When Chief Justice Lemuel G. Brandebury arrived in June, he expected to swear-in a territorial governor, Brigham Young. But, Daniel Wells, chief justice of the state of Deseret, had completed the task months before when the news of Brigham’s appointment first reached Utah.

Associate Justice Perry Brocchus, the third non-Mormon appointee, also took umbrage with the Mormon prophet when he heard him scorn President Zachary Taylor who had died the previous summer. “…dead, and in Hell, and I’m glad of it,” Brigham had blustered. Brocchus was short of patience when it came to hostility to the federal government.

A few weeks later, Judge Brocchus, in a pedantic manner, attempted to correct the erroneous opinions some held toward the government. Brigham Young rose to his feet and called Brocchus “profoundly ignorant, or willfully wicked.”

Secretary Harris, having concluded the elections that year were illegal, refused to hand over the twenty-four thousand dollars in his custody.

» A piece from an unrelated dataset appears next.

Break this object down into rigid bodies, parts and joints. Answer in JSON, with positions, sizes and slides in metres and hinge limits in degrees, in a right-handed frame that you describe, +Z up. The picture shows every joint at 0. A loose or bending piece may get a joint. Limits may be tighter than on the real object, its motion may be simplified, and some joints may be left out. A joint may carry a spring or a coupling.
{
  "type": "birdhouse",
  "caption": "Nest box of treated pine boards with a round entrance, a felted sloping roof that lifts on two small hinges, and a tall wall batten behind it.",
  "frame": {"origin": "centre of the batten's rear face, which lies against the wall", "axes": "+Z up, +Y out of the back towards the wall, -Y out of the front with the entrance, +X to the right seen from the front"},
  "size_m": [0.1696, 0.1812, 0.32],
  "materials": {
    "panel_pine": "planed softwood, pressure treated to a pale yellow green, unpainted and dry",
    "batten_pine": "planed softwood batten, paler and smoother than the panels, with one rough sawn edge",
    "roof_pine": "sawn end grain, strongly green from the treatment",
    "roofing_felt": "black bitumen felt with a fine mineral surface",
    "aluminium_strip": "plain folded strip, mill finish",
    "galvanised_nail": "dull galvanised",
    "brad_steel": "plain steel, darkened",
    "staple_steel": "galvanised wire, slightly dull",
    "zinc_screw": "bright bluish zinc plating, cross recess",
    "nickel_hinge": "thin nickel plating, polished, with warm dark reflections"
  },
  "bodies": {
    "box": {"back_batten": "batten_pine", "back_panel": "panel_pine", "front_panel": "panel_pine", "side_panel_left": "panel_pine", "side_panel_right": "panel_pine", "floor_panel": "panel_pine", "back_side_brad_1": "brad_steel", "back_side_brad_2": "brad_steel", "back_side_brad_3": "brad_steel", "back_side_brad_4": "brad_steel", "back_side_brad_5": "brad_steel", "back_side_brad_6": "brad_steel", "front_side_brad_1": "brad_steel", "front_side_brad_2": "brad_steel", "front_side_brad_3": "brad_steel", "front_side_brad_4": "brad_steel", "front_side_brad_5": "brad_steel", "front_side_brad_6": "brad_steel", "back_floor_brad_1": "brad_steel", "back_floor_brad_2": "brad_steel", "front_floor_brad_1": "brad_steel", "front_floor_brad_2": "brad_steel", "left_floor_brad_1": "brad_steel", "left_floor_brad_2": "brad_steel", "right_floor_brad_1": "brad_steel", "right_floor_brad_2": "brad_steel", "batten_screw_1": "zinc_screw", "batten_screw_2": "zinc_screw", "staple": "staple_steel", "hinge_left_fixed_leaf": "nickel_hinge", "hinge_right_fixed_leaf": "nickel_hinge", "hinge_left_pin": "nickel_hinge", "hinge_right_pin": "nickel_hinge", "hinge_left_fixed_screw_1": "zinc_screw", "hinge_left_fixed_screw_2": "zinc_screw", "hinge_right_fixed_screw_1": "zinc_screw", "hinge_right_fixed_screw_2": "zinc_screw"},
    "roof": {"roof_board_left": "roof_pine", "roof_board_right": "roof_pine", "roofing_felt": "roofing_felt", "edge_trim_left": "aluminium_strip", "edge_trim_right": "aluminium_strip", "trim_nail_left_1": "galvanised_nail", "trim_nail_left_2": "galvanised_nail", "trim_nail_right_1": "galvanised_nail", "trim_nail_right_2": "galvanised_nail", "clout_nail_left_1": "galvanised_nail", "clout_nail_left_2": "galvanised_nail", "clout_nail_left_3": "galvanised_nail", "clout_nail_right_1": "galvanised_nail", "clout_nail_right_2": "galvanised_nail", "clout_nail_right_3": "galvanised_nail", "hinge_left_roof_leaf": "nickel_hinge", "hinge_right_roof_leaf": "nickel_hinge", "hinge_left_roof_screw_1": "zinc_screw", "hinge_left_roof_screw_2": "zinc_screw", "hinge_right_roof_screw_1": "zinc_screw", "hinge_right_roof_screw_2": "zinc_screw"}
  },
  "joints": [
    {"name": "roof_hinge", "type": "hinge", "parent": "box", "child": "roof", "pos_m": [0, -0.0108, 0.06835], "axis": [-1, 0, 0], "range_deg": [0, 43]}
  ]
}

Young did what he could to seize the money but the move was blocked when Harris received an injunction from the Utah Supreme Court. Harris told Young he was taking the money with him. He was joined by Justices Brandebury and Brocchus, as well as U.S. Indian Agent Henry Day.

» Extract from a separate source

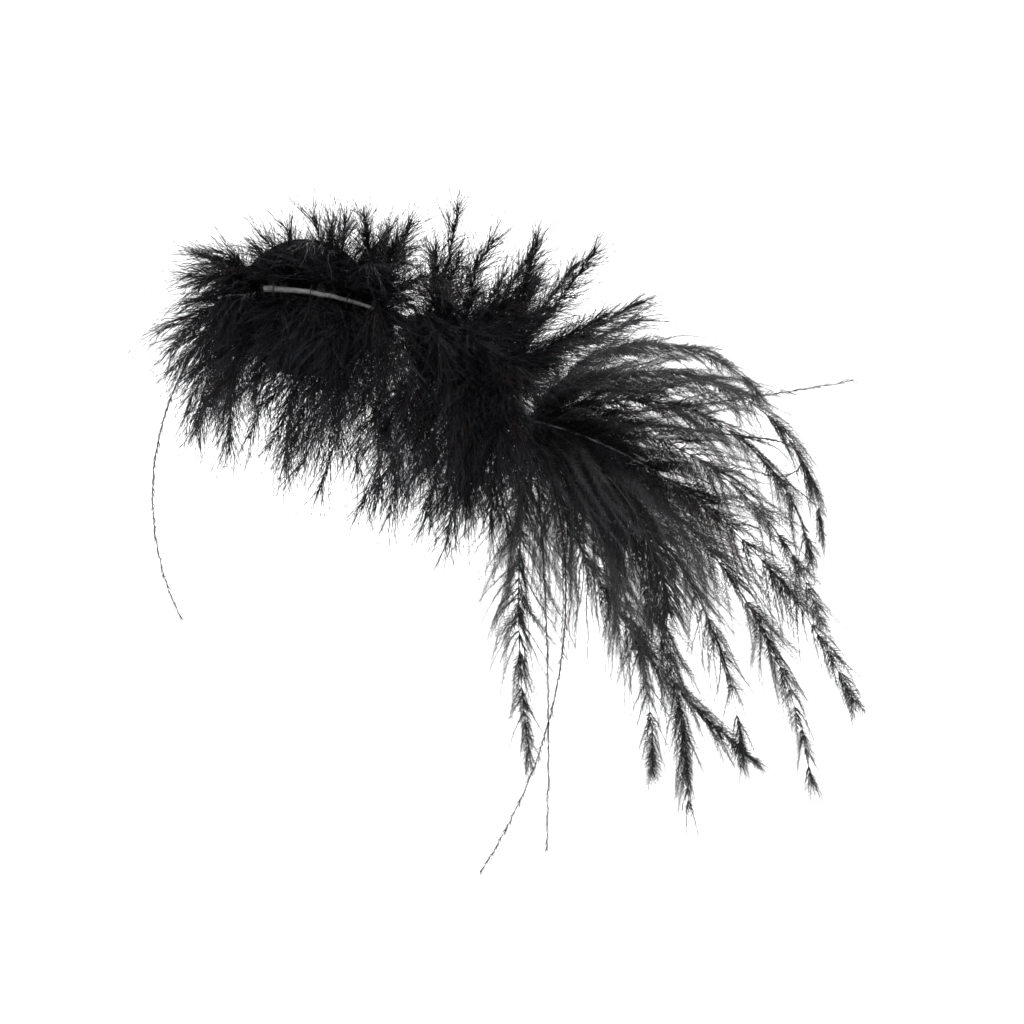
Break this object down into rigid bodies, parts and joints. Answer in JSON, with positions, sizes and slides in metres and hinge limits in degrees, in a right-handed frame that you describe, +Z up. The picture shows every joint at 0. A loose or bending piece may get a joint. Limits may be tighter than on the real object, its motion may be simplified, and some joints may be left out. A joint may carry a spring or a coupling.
{
  "type": "feather boa spray",
  "caption": "Arched spray of marabou and ostrich plumes bound round a wired cord on a round felt base, made to be sewn or pinned to a costume.",
  "frame": {"origin": "centre of the round felt base's back face", "axes": "+X from the base towards the ostrich plumes, +Y out of the base's back face, +Z up as the spray is worn"},
  "size_m": [0.3588, 0.2865, 0.3362],
  "materials": {
    "felt": "matt wool felt, black",
    "thread": "waxed cotton thread, black",
    "cord": "twisted cotton cord, black",
    "wire": "drawn spring wire",
    "buckram": "stiff open-weave strip, black",
    "bare_quill": "dyed feather shaft, dark grey, slightly glossy",
    "marabou": "downy plume, black with grey tips",
    "ostrich_plume": "ostrich plume, black with silky flues",
    "herl": "single ostrich flue, black to dark brown"
  },
  "bodies": {
    "base_half": {"base_back_felt": "felt", "base_front_felt": "felt", "base_stitches": "thread", "core_cord": "cord", "core_wire": "wire", "couching_stitches": "thread", "end_whipping": "thread", "binding_thread_fixed": "thread", "stripped_quill": "bare_quill", "tail_herl": "herl", "marabou_plume_01": "marabou", "marabou_plume_02": "marabou", "marabou_plume_03": "marabou", "marabou_plume_04": "marabou", "marabou_plume_05": "marabou", "marabou_plume_06": "marabou", "marabou_plume_07": "marabou", "marabou_plume_08": "marabou", "marabou_plume_09": "marabou", "marabou_plume_10": "marabou", "marabou_plume_11": "marabou", "marabou_plume_12": "marabou", "marabou_plume_13": "marabou", "marabou_plume_14": "marabou", "marabou_plume_15": "marabou"},
    "free_half": {"binding_thread_free": "thread", "plume_strip": "buckram", "plume_lashing": "thread", "plume_butts": "bare_quill", "plume_seizing": "thread", "marabou_plume_16": "marabou", "marabou_plume_17": "marabou", "marabou_plume_18": "marabou", "marabou_plume_19": "marabou", "marabou_plume_20": "marabou", "marabou_plume_21": "marabou", "marabou_plume_22": "marabou", "marabou_plume_23": "marabou", "marabou_plume_24": "marabou", "marabou_plume_25": "marabou", "marabou_plume_26": "marabou", "marabou_plume_27": "marabou", "marabou_plume_28": "marabou", "marabou_plume_29": "marabou", "marabou_plume_30": "marabou"},
    "ostrich_plume_01": {"ostrich_plume_01": "ostrich_plume"},
    "ostrich_herl_02": {"ostrich_herl_02": "herl"},
    "ostrich_plume_03": {"ostrich_plume_03": "ostrich_plume"},
    "ostrich_plume_04": {"ostrich_plume_04": "ostrich_plume"},
    "ostrich_plume_05": {"ostrich_plume_05": "ostrich_plume"},
    "ostrich_plume_06": {"ostrich_plume_06": "ostrich_plume"},
    "ostrich_herl_07": {"ostrich_herl_07": "herl"},
    "ostrich_plume_08": {"ostrich_plume_08": "ostrich_plume"},
    "ostrich_herl_09": {"ostrich_herl_09": "herl"},
    "ostrich_plume_10": {"ostrich_plume_10": "ostrich_plume"},
    "ostrich_plume_11": {"ostrich_plume_11": "ostrich_plume"},
    "ostrich_plume_12": {"ostrich_plume_12": "ostrich_plume"},
    "ostrich_plume_13": {"ostrich_plume_13": "ostrich_plume"},
    "ostrich_plume_14": {"ostrich_plume_14": "ostrich_plume"},
    "ostrich_plume_15": {"ostrich_plume_15": "ostrich_plume"}
  },
  "joints": [
    {"name": "core_bend", "type": "hinge", "parent": "base_half", "child": "free_half", "pos_m": [0.04344, -0.0088, -0.00519], "axis": [0, 1, 0], "range_deg": [-12, 12], "deforming": ["core_cord", "core_wire"]},
    {"name": "ostrich_plume_01_sway", "type": "hinge", "parent": "free_half", "child": "ostrich_plume_01", "pos_m": [0.11159, -0.0214, -0.05462], "axis": [0, 1, 0], "range_deg": [-10, 10], "stiffness_Nm_per_rad": 0.05},
    {"name": "ostrich_herl_02_sway", "type": "hinge", "parent": "free_half", "child": "ostrich_herl_02", "pos_m": [0.11159, -0.0196, -0.05462], "axis": [0, 1, 0], "range_deg": [-10, 10], "stiffness_Nm_per_rad": 0.004},
    {"name": "ostrich_plume_03_sway", "type": "hinge", "parent": "free_half", "child": "ostrich_plume_03", "pos_m": [0.11159, -0.0178, -0.05462], "axis": [0, 1, 0], "range_deg": [-10, 10], "stiffness_Nm_per_rad": 0.05},
    {"name": "ostrich_plume_04_sway", "type": "hinge", "parent": "free_half", "child": "ostrich_plume_04", "pos_m": [0.11159, -0.016, -0.05462], "axis": [0, 1, 0], "range_deg": [-10, 10], "stiffness_Nm_per_rad": 0.05},
    {"name": "ostrich_plume_05_sway", "type": "hinge", "parent": "free_half", "child": "ostrich_plume_05", "pos_m": [0.11159, -0.0142, -0.05462], "axis": [0, 1, 0], "range_deg": [-10, 10], "stiffness_Nm_per_rad": 0.05},
    {"name": "ostrich_plume_06_sway", "type": "hinge", "parent": "free_half", "child": "ostrich_plume_06", "pos_m": [0.11159, -0.0124, -0.05462], "axis": [0, 1, 0], "range_deg": [-10, 10], "stiffness_Nm_per_rad": 0.05},
    {"name": "ostrich_herl_07_sway", "type": "hinge", "parent": "free_half", "child": "ostrich_herl_07", "pos_m": [0.11159, -0.0106, -0.05462], "axis": [0, 1, 0], "range_deg": [-10, 10], "stiffness_Nm_per_rad": 0.004},
    {"name": "ostrich_plume_08_sway", "type": "hinge", "parent": "free_half", "child": "ostrich_plume_08", "pos_m": [0.11159, -0.0088, -0.05462], "axis": [0, 1, 0], "range_deg": [-10, 10], "stiffness_Nm_per_rad": 0.05},
    {"name": "ostrich_herl_09_sway", "type": "hinge", "parent": "free_half", "child": "ostrich_herl_09", "pos_m": [0.11159, -0.007, -0.05462], "axis": [0, 1, 0], "range_deg": [-10, 10], "stiffness_Nm_per_rad": 0.004},
    {"name": "ostrich_plume_10_sway", "type": "hinge", "parent": "free_half", "child": "ostrich_plume_10", "pos_m": [0.11159, -0.0052, -0.05462], "axis": [0, 1, 0], "range_deg": [-10, 10], "stiffness_Nm_per_rad": 0.05},
    {"name": "ostrich_plume_11_sway", "type": "hinge", "parent": "free_half", "child": "ostrich_plume_11", "pos_m": [0.11159, -0.0034, -0.05462], "axis": [0, 1, 0], "range_deg": [-10, 10], "stiffness_Nm_per_rad": 0.05},
    {"name": "ostrich_plume_12_sway", "type": "hinge", "parent": "free_half", "child": "ostrich_plume_12", "pos_m": [0.11159, -0.0016, -0.05462], "axis": [0, 1, 0], "range_deg": [-10, 10], "stiffness_Nm_per_rad": 0.05},
    {"name": "ostrich_plume_13_sway", "type": "hinge", "parent": "free_half", "child": "ostrich_plume_13", "pos_m": [0.11159, 0.0002, -0.05462], "axis": [0, 1, 0], "range_deg": [-10, 10], "stiffness_Nm_per_rad": 0.05},
    {"name": "ostrich_plume_14_sway", "type": "hinge", "parent": "free_half", "child": "ostrich_plume_14", "pos_m": [0.11159, 0.002, -0.05462], "axis": [0, 1, 0], "range_deg": [-10, 10], "stiffness_Nm_per_rad": 0.05},
    {"name": "ostrich_plume_15_sway", "type": "hinge", "parent": "free_half", "child": "ostrich_plume_15", "pos_m": [0.11159, 0.0038, -0.05462], "axis": [0, 1, 0], "range_deg": [-10, 10], "stiffness_Nm_per_rad": 0.05}
  ]
}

Harris returned the government’s money to the assistant U.S. Treasurer in St. Louis. He then went to Washington, D.C. where he and the two other justices that left Salt Lake with him reported to President Fillmore on the conditions in the Great Basin. They charged the Mormon leaders were disloyal to the national government, and in complete control of the opinions, the actions, the property, even the lives of the people. It would prove hard to find one who did not agree.